In the last few days, I've seen people who would normally stay basking in their antisocial tendancies in their bedrooms getting out, meeting new people, bonding over a shared experience, and getting active all in order to play the game.

Pokemon Go cartoon by Harry Bruce
Just make sure to watch where you're going... Pokemon Go cartoon by Harry Bruce

I saw a meme online (I know, I know - I never thought I would write that sentence to prove a point) that said "It took Michelle Obama eight years to convince people to run outside and be active. Pokemon Go did it in 24 hours."

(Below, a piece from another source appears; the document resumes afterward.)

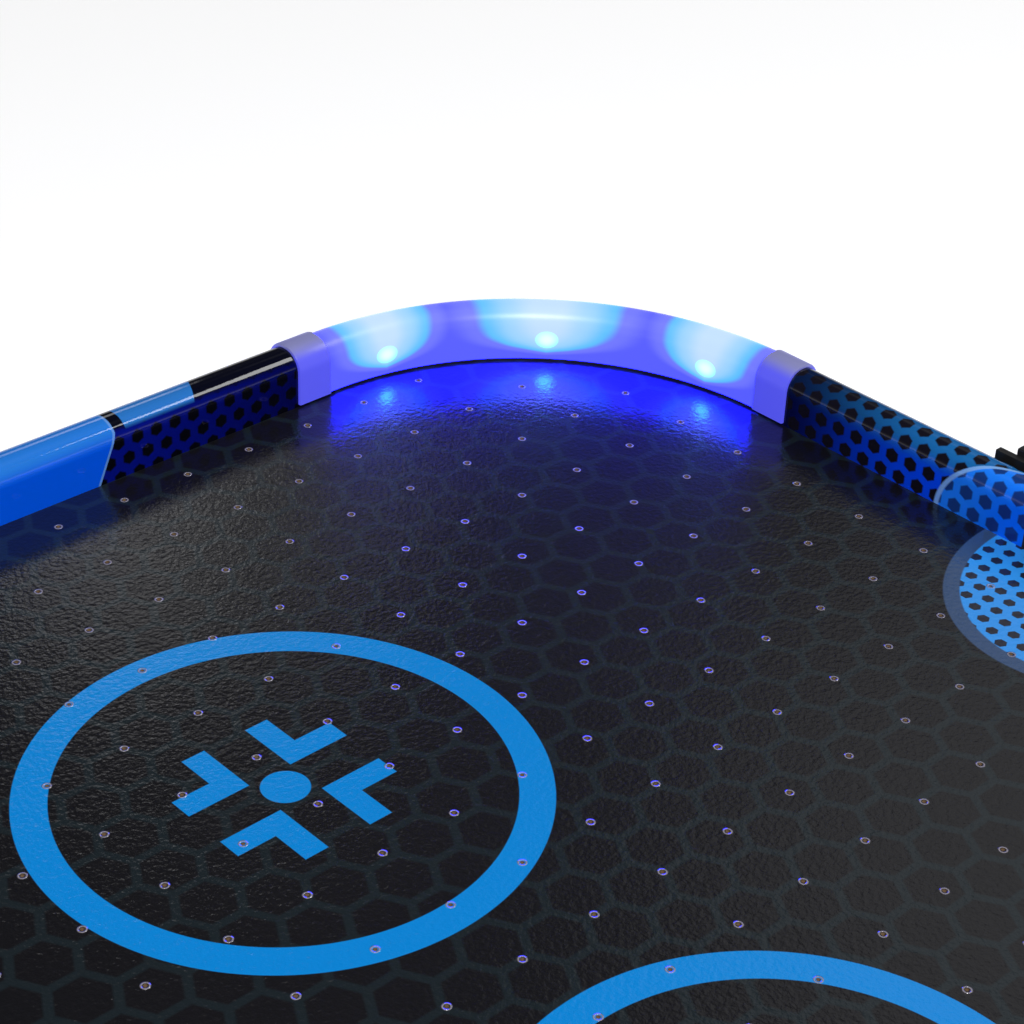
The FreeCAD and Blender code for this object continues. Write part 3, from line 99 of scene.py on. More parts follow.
class Paint:
    """One material: small helpers that add nodes and return their outputs."""

    def __init__(self, name):
        self.material = bpy.data.materials.new(name)
        self.material.use_nodes = True
        self.tree = self.material.node_tree
        self.tree.nodes.clear()
        self.out = self.tree.nodes.new("ShaderNodeOutputMaterial")
        self.shader = self.tree.nodes.new("ShaderNodeBsdfPrincipled")
        self.tree.links.new(self.shader.outputs[0], self.out.inputs["Surface"])
        self.place = self.tree.nodes.new("ShaderNodeTexCoord").outputs["Object"]
        split = self.tree.nodes.new("ShaderNodeSeparateXYZ")
        self.tree.links.new(self.place, split.inputs[0])
        self.x, self.y, self.z = (Num(self, s) * 1000 for s in split.outputs)

    def feed(self, socket, value):
        if isinstance(value, Num):
            value = value.socket
        if isinstance(value, bpy.types.NodeSocket):
            self.tree.links.new(value, socket)
        elif isinstance(value, tuple):
            socket.default_value = (*value, 1.0) if len(value) == 3 else value
        else:
            socket.default_value = value

    def math(self, operation, *values, clamp=False):
        node = self.tree.nodes.new("ShaderNodeMath")
        node.operation = operation
        node.use_clamp = clamp
        for socket, value in zip(node.inputs, values):
            self.feed(socket, value)
        return Num(self, node.outputs[0])

    def least(self, a, b):
        return self.math("MINIMUM", a, b)

    def most(self, a, b):
        return self.math("MAXIMUM", a, b)

    def wrap(self, value, pitch):
        return self.math("WRAP", value, pitch / 2, -pitch / 2)

    def length(self, a, b):
        return self.math("SQRT", a * a + b * b)

    def inside(self, distance, soft=0.3):
        """1 where the signed distance is below zero, fading to 0 over soft millimetres."""
        return self.math("MULTIPLY_ADD", distance, -1 / soft, 0.5, clamp=True)

    def ramp(self, value, low, high):
        """0 at low to 1 at high, with eased ends."""
        node = self.tree.nodes.new("ShaderNodeMapRange")
        node.interpolation_type = "SMOOTHSTEP"
        self.feed(node.inputs["Value"], value)
        node.inputs["From Min"].default_value = low
        node.inputs["From Max"].default_value = high
        return Num(self, node.outputs[0])

    def mix(self, factor, a, b):
        node = self.tree.nodes.new("ShaderNodeMix")
        node.data_type = "RGBA"
        self.feed(node.inputs[0], factor)
        self.feed(node.inputs[6], a)
        self.feed(node.inputs[7], b)
        return node.outputs[2]

    def noise(self, scale, detail=2.0, rough=0.5, stretch=None):
        """Noise whose features are about 1/scale metres across."""
        place = self.place
        if stretch:
            mapping = self.tree.nodes.new("ShaderNodeMapping")
            mapping.inputs["Scale"].default_value = stretch
            self.tree.links.new(self.place, mapping.inputs["Vector"])
            place = mapping.outputs[0]
        node = self.tree.nodes.new("ShaderNodeTexNoise")
        self.tree.links.new(place, node.inputs["Vector"])
        node.inputs["Scale"].default_value = scale
        node.inputs["Detail"].default_value = detail
        node.inputs["Roughness"].default_value = rough
        return Num(self, node.outputs["Fac"])

    def bump(self, height, distance, strength=1.0, under=None):
        node = self.tree.nodes.new("ShaderNodeBump")
        node.inputs["Strength"].default_value = strength
        node.inputs["Distance"].default_value = distance
        self.feed(node.inputs["Height"], height)
        if under is not None:
            self.tree.links.new(under, node.inputs["Normal"])
        return node.outputs[0]

    def finish(self, **values):
        """Sets the shader's inputs, such as Base_Color, and returns the material."""
        for name, value in values.items():
            self.feed(self.shader.inputs[name.replace("_", " ")], value)
        return self.material

    def hexagons(self, along, across, pitch):
        """Distance in millimetres from a point to the middle of its cell in a honeycomb.

        The cells lie side by side at the pitch in across, in columns 0.866 pitches apart in along.
        """
        column = pitch * math.sqrt(3)
        a1 = self.wrap(along, column)
        c1 = self.wrap(across, pitch)
        a2 = self.wrap(along - column / 2, column)
        c2 = self.wrap(across - pitch / 2, pitch)
        nearer = self.math("LESS_THAN", a1 * a1 + c1 * c1, a2 * a2 + c2 * c2)
        a = abs(a2 + (a1 - a2) * nearer)
        c = abs(c2 + (c1 - c2) * nearer)
        return self.most(c, c * 0.5 + a * (math.sqrt(3) / 2))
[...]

I actually believe that's a perfect response to this phenomenon - people ARE getting outside and they ARE walking or running about in order to catch new Pokemon, stock up their store, or incubating eggs (you have to walk a certain distance for your eggs to hatch).

It's kind of genius.

Good on you, Pokemon Go, for getting people out of the house, getting active, making new friends (or possibly enemies, depending on how those Pokemon battles go down) and appreciating the towns they live in - if only for the number of Pokeballs they can accumulate at a local Pokestop (three, at the Goonellabah Post Office, if we're counting).

Pokemon Go allows you to explore your own town, finding things you may never have known were there.

Pokestops and Pokemon Gyms are mostly located at landmarks - such as Lismore City Hall and the Goonellabah Skatepark - or even smaller places, like on specific signage (near Goonellabah Woolworths), or a lookout (Claude Riley Memorial Lookout), which gives you the chance to discover your town.

However there have been those strange stories about random places being made Pokestops - like the Whanganui's Hells Angels headquarters.


You may see a whole heap of people walking around glued to their phones, but what I see is a new spark of enjoyment for life and more active lifestyle for many people - young and old.

Well done, Pokemon Go - you've got me sold.